RAG is central to how we at SingleStore are bringing LLMs to date. To curate data in real time, it needs to be stored as vectors, which SingleStore allows users to do. That way you can join all kinds of data and deliver the specific data you need in a matter of milliseconds.
Q9. What is the evolutionary path you think AI will go through? When we look back 5-10 years from now, how will we look at genAI systems like ChatGPT?

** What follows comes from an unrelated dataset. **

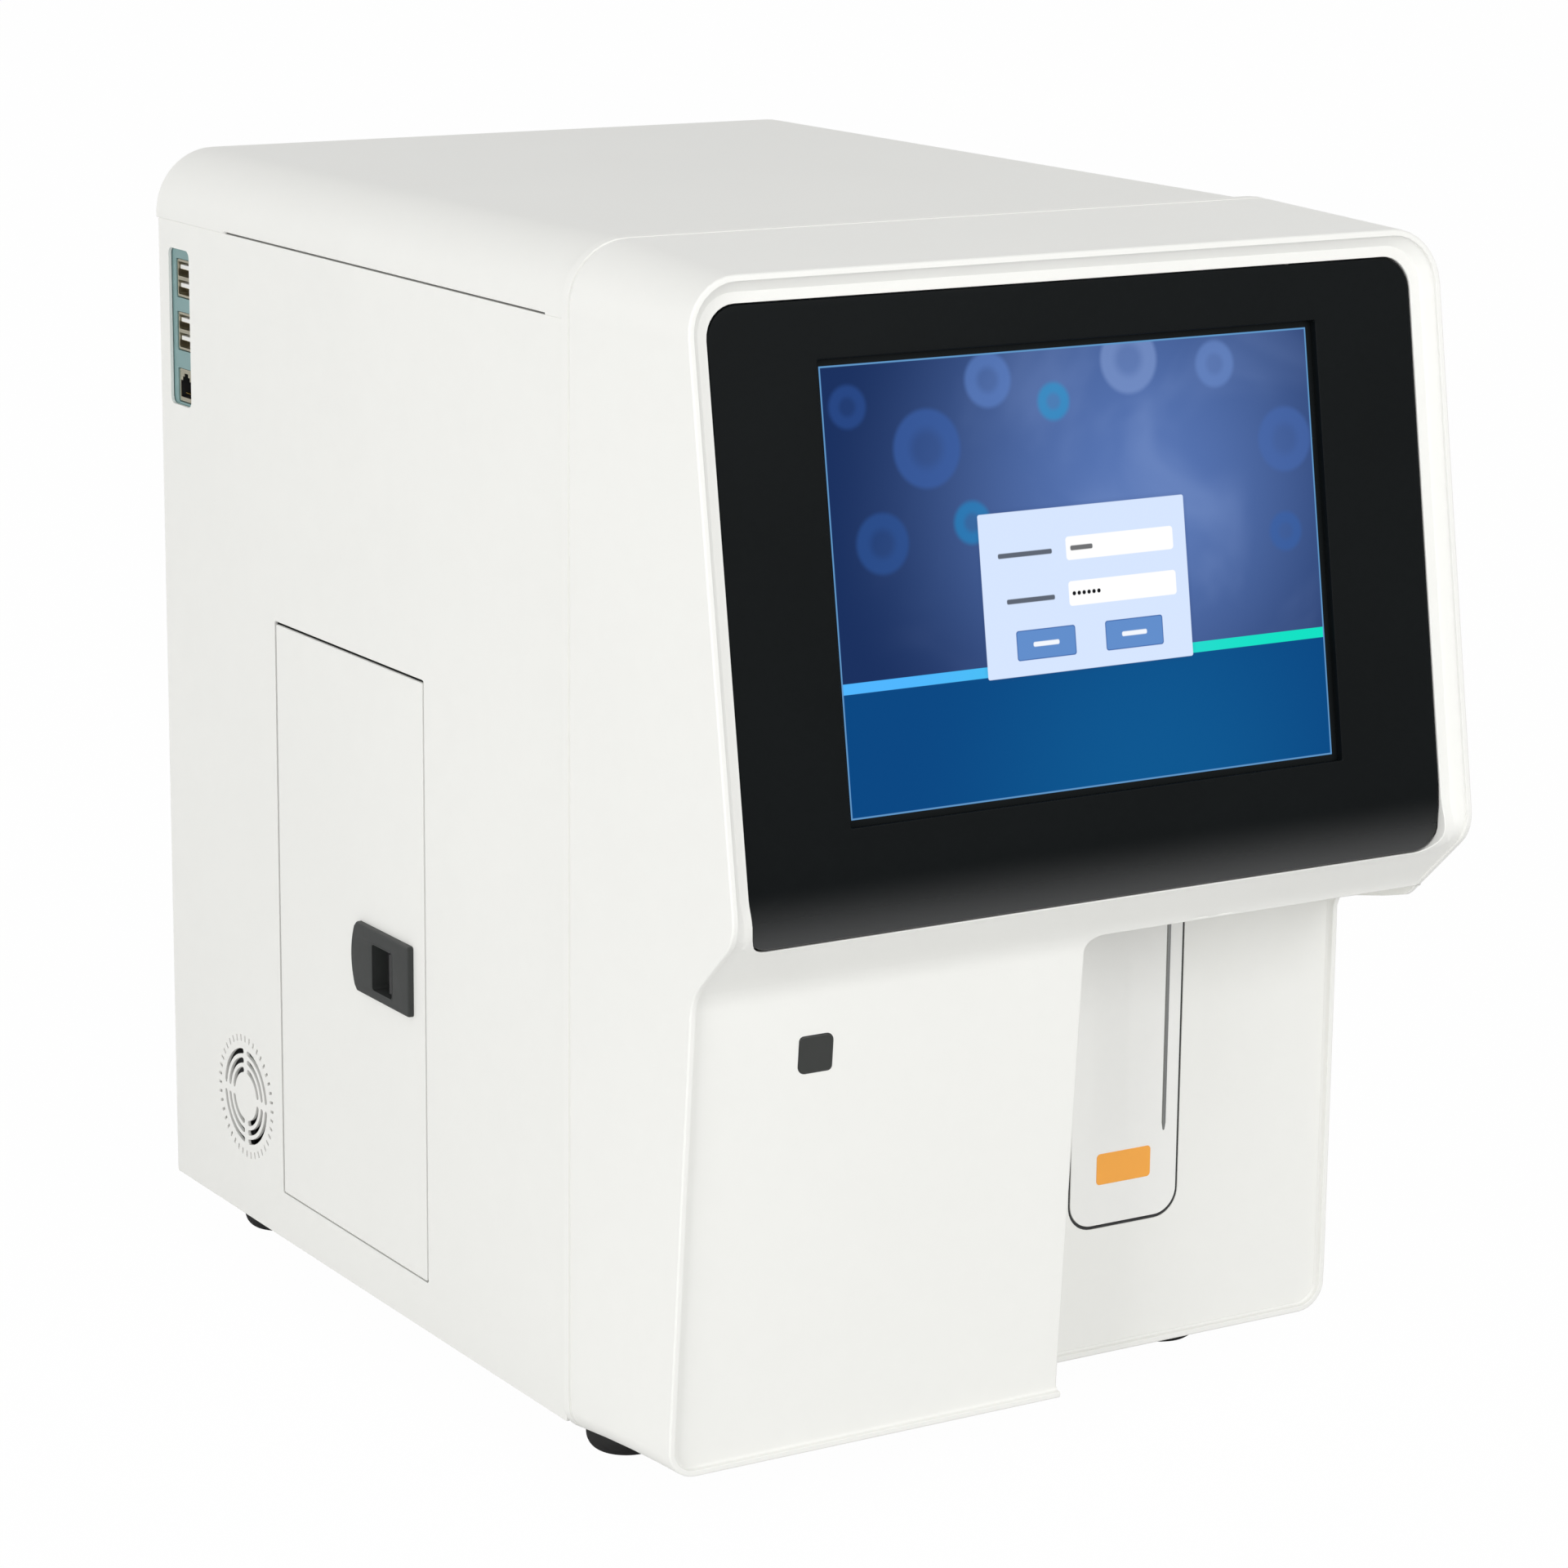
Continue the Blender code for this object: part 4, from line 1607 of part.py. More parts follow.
def electrics():
    """Main board on the right panel, power supply and the two pumps on the base."""
    x = MAIN_BOARD_X
    board = box("main_board", (x, MAIN_BOARD_FRONT, MAIN_BOARD_BOTTOM),
                (x + BOARD_THICKNESS, MAIN_BOARD_REAR, MAIN_BOARD_TOP))
    for y in (MAIN_BOARD_FRONT + STANDOFF_INSET, MAIN_BOARD_REAR - STANDOFF_INSET):
        for z in (MAIN_BOARD_BOTTOM + STANDOFF_INSET, MAIN_BOARD_TOP - STANDOFF_INSET):
            join(board, rod("standoff", (x + BOARD_THICKNESS / 2, y, z), (INNER_HALF, y, z),
                            STANDOFF_RADIUS, SMALL_SIDES))
    deep = MAIN_BOARD_REAR - MAIN_BOARD_FRONT
    tall = MAIN_BOARD_TOP - MAIN_BOARD_BOTTOM
    for name, low_share, high_share, height in BLOCK_SHARES:
        low = (x - height, MAIN_BOARD_FRONT + low_share[0] * deep,
               MAIN_BOARD_BOTTOM + low_share[1] * tall)
        high = (x + BOARD_THICKNESS / 2, MAIN_BOARD_FRONT + high_share[0] * deep,
                MAIN_BOARD_BOTTOM + high_share[1] * tall)
        join(board, box(name, low, high))
    part(board, "green_board")

    bottom = BASE_TOP + FIT_GAP
    supply = box("power_supply", (PSU_LEFT, PSU_FRONT, bottom),
                 (PSU_LEFT + PSU_WIDTH, PSU_FRONT + PSU_LENGTH, bottom + PSU_HEIGHT))
    part(supply, "zinc_steel")

    for name, x in (("waste_pump", PUMP_X[0]), ("diluent_pump", PUMP_X[1])):
        half = PUMP_HEAD / 2
        head = box(name, (x - half, PUMP_Y, bottom), (x + half, PUMP_Y + PUMP_HEAD_LENGTH,
                                                      bottom + PUMP_HEAD))
        centre = bottom + half
        end = PUMP_Y + PUMP_HEAD_LENGTH + PUMP_MOTOR_LENGTH
        join(head, rod("pump_motor", (x, PUMP_Y + PUMP_HEAD_LENGTH / 2, centre), (x, end, centre),
                       PUMP_MOTOR_RADIUS, SMALL_SIDES))
        cradle = end - PUMP_CRADLE_INSET
        join(head, box("pump_cradle", (x - half, cradle - PUMP_CRADLE, bottom),
                       (x + half, cradle, centre)))
        part(head, "motor_black")


def rear_fittings():
    """Power inlet with its rocker switch, and the hose fittings."""
    face = CABINET_REAR
    thick = INLET_FLANGE_THICKNESS
    half_width = INLET_FLANGE_WIDTH / 2
    half_height = INLET_FLANGE_HEIGHT / 2
    seat = face + FIT_GAP
    outer = seat + thick
    inlet = box("power_inlet", (INLET_X - half_width, seat, INLET_Z - half_height),
                (INLET_X + half_width, outer, INLET_Z + half_height))
    neck = half_width - thick * 2
    tall = half_height - thick
    join(inlet, box("inlet_body", (INLET_X - neck, face - INLET_BODY_DEPTH, INLET_Z - tall),
                    (INLET_X + neck, seat + thick / 2, INLET_Z + tall)))
    cavity_z = INLET_Z - INLET_CAVITY_DROP
    half = INLET_CAVITY_WIDTH / 2
    high = INLET_CAVITY_HEIGHT / 2
    chamfer = high / 3
    corners = ((-half, -high), (half, -high), (half, high - chamfer), (half - chamfer, high),
               (chamfer - half, high), (-half, high - chamfer))
    cavity = prism("inlet_cavity", corners, ALONG_Y, -outer - OVERRUN,
                   INLET_CAVITY_DEPTH - outer, Vector((INLET_X, 0, cavity_z)))
    cut(inlet, cavity)
    floor = outer - INLET_CAVITY_DEPTH
    for shift, rise in ((-INLET_PIN_SPACING, 0), (0, INLET_PIN_RISE), (INLET_PIN_SPACING, 0)):
        x = INLET_X + shift
        z = cavity_z - INLET_PIN_RISE / 2 + rise
        join(inlet, box("inlet_pin", (x - INLET_PIN_WIDTH / 2, floor - FIT_GAP,
                                      z - INLET_PIN_HEIGHT / 2),
                        (x + INLET_PIN_WIDTH / 2, floor + INLET_PIN_LENGTH,
                         z + INLET_PIN_HEIGHT / 2)))
    rocker_z = INLET_Z + ROCKER_RISE
    gap = ROCKER_WELL_GAP
    well = box("rocker_well", (INLET_X - ROCKER_WIDTH / 2 - FIT_GAP, outer - ROCKER_DEPTH - gap,
                               rocker_z - ROCKER_HEIGHT / 2 - gap),
               (INLET_X + ROCKER_WIDTH / 2 + FIT_GAP, outer + OVERRUN,
                rocker_z + ROCKER_HEIGHT / 2 + gap))
    cut(inlet, well)
    part(inlet, "black_plastic")

    pivot_y = outer - ROCKER_DEPTH / 2
    top = ROCKER_HEIGHT / 2
    proud = outer + ROCKER_PROUD - pivot_y
    flat = ROCKER_PROUD / 2
    inward = -ROCKER_DEPTH / 2
    corners = ((inward, -top / 2), (proud - ROCKER_PROUD, -top), (proud - flat, -top),
               (flat, 0), (proud, top), (proud - ROCKER_PROUD, top), (inward, top / 2))
    rocker = prism("power_rocker", corners, ALONG_X, INLET_X - ROCKER_WIDTH / 2,
                   INLET_X + ROCKER_WIDTH / 2, Vector((0, pivot_y, rocker_z)))
    part(rocker, "black_plastic", (INLET_X, pivot_y, rocker_z))

    out = Vector((0, 1, 0))
    half = BULKHEAD_HEIGHT / 2
    bulkhead = box("hose_bulkhead", (FITTING_X[0] - half, seat, FITTING_Z - half),
                   (FITTING_X[-1] + half, seat + BULKHEAD_THICKNESS, FITTING_Z + half))
    for x in FITTING_X:
        base = Vector((x, seat, FITTING_Z))
        join(bulkhead, rod("fitting_shank", base - out * FITTING_THREAD_LENGTH, base + out * FIT_GAP,
                           FITTING_THREAD_RADIUS, SMALL_SIDES))
        join(bulkhead, cone("barb", base, base + out * (FITTING_PROUD - FIT_GAP),
                            FITTING_BARB_RADIUS, FITTING_BARB_RADIUS / 2, SMALL_SIDES))
    part(bulkhead, "grey_plastic")


def feet():
    """Four black domed feet, flat where they meet the bench."""
    top = FOOT_HEIGHT - FIT_GAP
    flat = FOOT_FACE_RADIUS
    profile = [(0, top)]
    for step in range(ARC_STEPS + 1):
        angle = math.pi / 2 * step / ARC_STEPS
        radius = flat + (FOOT_RADIUS - flat) * math.cos(angle)
        profile.append((radius, top / 2 - top / 2 * math.sin(angle)))
    profile.insert(1, (FOOT_RADIUS, top))
    profile.append((0, 0))
    for name, x, y in (("foot_front_left", -FOOT_X, FOOT_FRONT_Y),
                       ("foot_front_right", FOOT_X, FOOT_FRONT_Y),
                       ("foot_rear_left", -FOOT_X, FOOT_REAR_Y),
                       ("foot_rear_right", FOOT_X, FOOT_REAR_Y)):
        part(turned(name, profile, (x, y, 0), ROUND_SIDES), "rubber")


def main():
    """Build every piece of the machine."""
    chassis()
    side_panels()
    top_cover()
    front_cover()
    display()
    status_lamp()
    service_door()
    door_hinge_pins()
    door_latch()
    reagent_compartment()
    ports()
    fans()
    start_key()
    sampler()
    fluidics()
    electrics()
    rear_fittings()
    feet()
    for item in PARTS.objects:
        smooth(item)


main()
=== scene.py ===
"""Looks of a bench-top blood cell analyzer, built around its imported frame.

+X is to the right of a person who faces the screen, +Y goes to the back and +Z is up.
Lengths are metres unless a name says otherwise, and angles are radians.
Every piece lies in the frame's own coordinates, with its object at the origin.
"""

from __future__ import annotations

import logging
import math
from dataclasses import dataclass, field, replace
from enum import Enum
from functools import lru_cache
from typing import Callable, Iterable, Optional, Sequence, Union

import bmesh
import bpy
import numpy as np
from mathutils import Matrix, Vector


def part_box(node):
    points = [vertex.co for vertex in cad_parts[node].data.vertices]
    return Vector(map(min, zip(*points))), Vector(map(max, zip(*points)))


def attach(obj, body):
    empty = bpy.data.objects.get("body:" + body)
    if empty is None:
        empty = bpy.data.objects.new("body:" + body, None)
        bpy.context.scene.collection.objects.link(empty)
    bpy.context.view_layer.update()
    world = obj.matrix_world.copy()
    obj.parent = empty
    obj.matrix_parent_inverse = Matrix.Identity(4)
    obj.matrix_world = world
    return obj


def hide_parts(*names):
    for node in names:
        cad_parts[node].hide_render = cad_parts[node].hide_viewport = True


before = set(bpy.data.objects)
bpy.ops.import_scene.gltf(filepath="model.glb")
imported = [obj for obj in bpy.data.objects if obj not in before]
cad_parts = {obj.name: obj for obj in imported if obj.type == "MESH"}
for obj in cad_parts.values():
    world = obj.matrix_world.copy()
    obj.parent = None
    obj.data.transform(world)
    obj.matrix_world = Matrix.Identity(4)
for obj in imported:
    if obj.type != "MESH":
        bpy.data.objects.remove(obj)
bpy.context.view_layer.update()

LOG = logging.getLogger("analyzer")
Array = np.ndarray
Pair = tuple[float, float]
Triple = tuple[float, float, float]
Four = tuple[float, float, float, float]
Radii = Union[float, Sequence[float]]
Value = Union[float, Sequence[float], "Socket"]
Piece = bpy.types.Object

MM = 0.001
WELD = 0.000002
WHITE = (1.0, 1.0, 1.0)
LEFT_TURN = np.array([[0, 1], [-1, 0]])


def node_box(name: str) -> tuple[Array, Array, Array]:
    """Give the lowest corner, the middle and the size of a node of the frame."""
    low, high = (np.array(point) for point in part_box(name))
    return low, (low + high) / 2, high - low


def unit(rows: Array) -> Array:
    """Scale vectors to a length of 1."""
    return rows / np.linalg.norm(rows, axis=-1, keepdims=True)


def quarter(steps: int) -> Array:
    """Give equal steps of angle from 0 to a right angle, both ends included."""
    return np.linspace(0, math.pi / 2, steps + 1)


def turning(steps: int, radius: float = 1.0) -> Array:
    """Give rows of radius times (1 - cos a, 1 - sin a) for equal steps of a quarter turn."""
    return radius * (1 - polar(1.0, quarter(steps)))


def polar(radius: Union[float, Array], angle: Union[float, Array]) -> Array:
    """Give points about the origin: radius times (cos a, sin a)."""
    return np.stack([radius * np.cos(angle), radius * np.sin(angle)], -1)


def ease(value: Union[float, Array], low: float, high: float) -> Array:
    """Rise smoothly from 0 at low to 1 at high: the share t of the way gives 3 t^2 - 2 t^3."""
    share = np.clip((np.asarray(value, float) - low) / (high - low), 0, 1)
    return share * share * (3 - 2 * share)


def rounded(corners: Iterable[Sequence[float]], radii: Sequence[float], steps: int = 8) -> Array:
    """Round the corners of an outline with arcs.

    At a corner with the half angle h between its sides, an arc of radius r touches both sides at
    r / tan h from the corner, about a centre at r / sin h along the bisector.

    Args:
        corners: Corner points in order. Both ends of an open outline are sharp.
        radii: One radius for each corner, or zero for a sharp one.
        steps: Chords of each arc.

    Returns:
        Points in order, one row each.
    """
    points = [np.array(corner, float) for corner in corners]
    rows = []
    for index, radius in enumerate(radii):
        here = points[index]
        if radius <= 0:
            rows.append(here[None])
            continue
        back = unit(points[index - 1] - here)
        ahead = unit(points[(index + 1) % len(points)] - here)
        half = math.acos(max(-1.0, min(1.0, float(back @ ahead)))) / 2
        centre = here + unit(back + ahead) * radius / math.sin(half)
        start, end = (here + way * radius / math.tan(half) - centre for way in (back, ahead))
        sweep = math.pi - 2 * half
        share = np.linspace(0, 1, steps + 1)[:, None]
        arc = np.sin((1 - share) * sweep) * start + np.sin(share * sweep) * end
        rows.append(centre + arc / math.sin(sweep))
    return np.vstack(rows)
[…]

Raj Verma: Five years from now, today’s AI systems will look archaic to us. In the same way that computers of the 60s look archaic to us today. What will happen with AI is that it will scale and therefore become simpler, and more intuitive. And if you think about it, scaling AI is the best way to make it more democratic, more accessible. That is the challenge we have in front of us, scaling AI, so that it works seamlessly in giving us the exact insight we need to improve our choices. I believe this scaling process should revolve around information, context and choice, what I call the trinity of intelligence. These are the three tenets that differentiate AI from previous groundbreaking technologies. They are also what help us experience the now in a way that we are empowered to make the best choices. Because this is our vision at SingleStore, we focus on developing a multi-generational platform which you can use to transact and reason with data in millisecond response times. We believe this is the way to make AI more powerful because with more precise databases that can deliver information in real time, we can power the AI systems that will really help us make the best choices as humans.
Raj Verma is the CEO of SingleStore.
He brings more than 25 years of global experience in enterprise software and operating at scale. Raj was instrumental in the growth of TIBCO software to over $1 billion in revenue, serving as CMO, EVP Global Sales, and COO. He was also formerly COO at Apttus Software and Hortonworks. Raj earned his bachelor’s degree in Computer Science from BMS College of Engineering in Bangalore, India.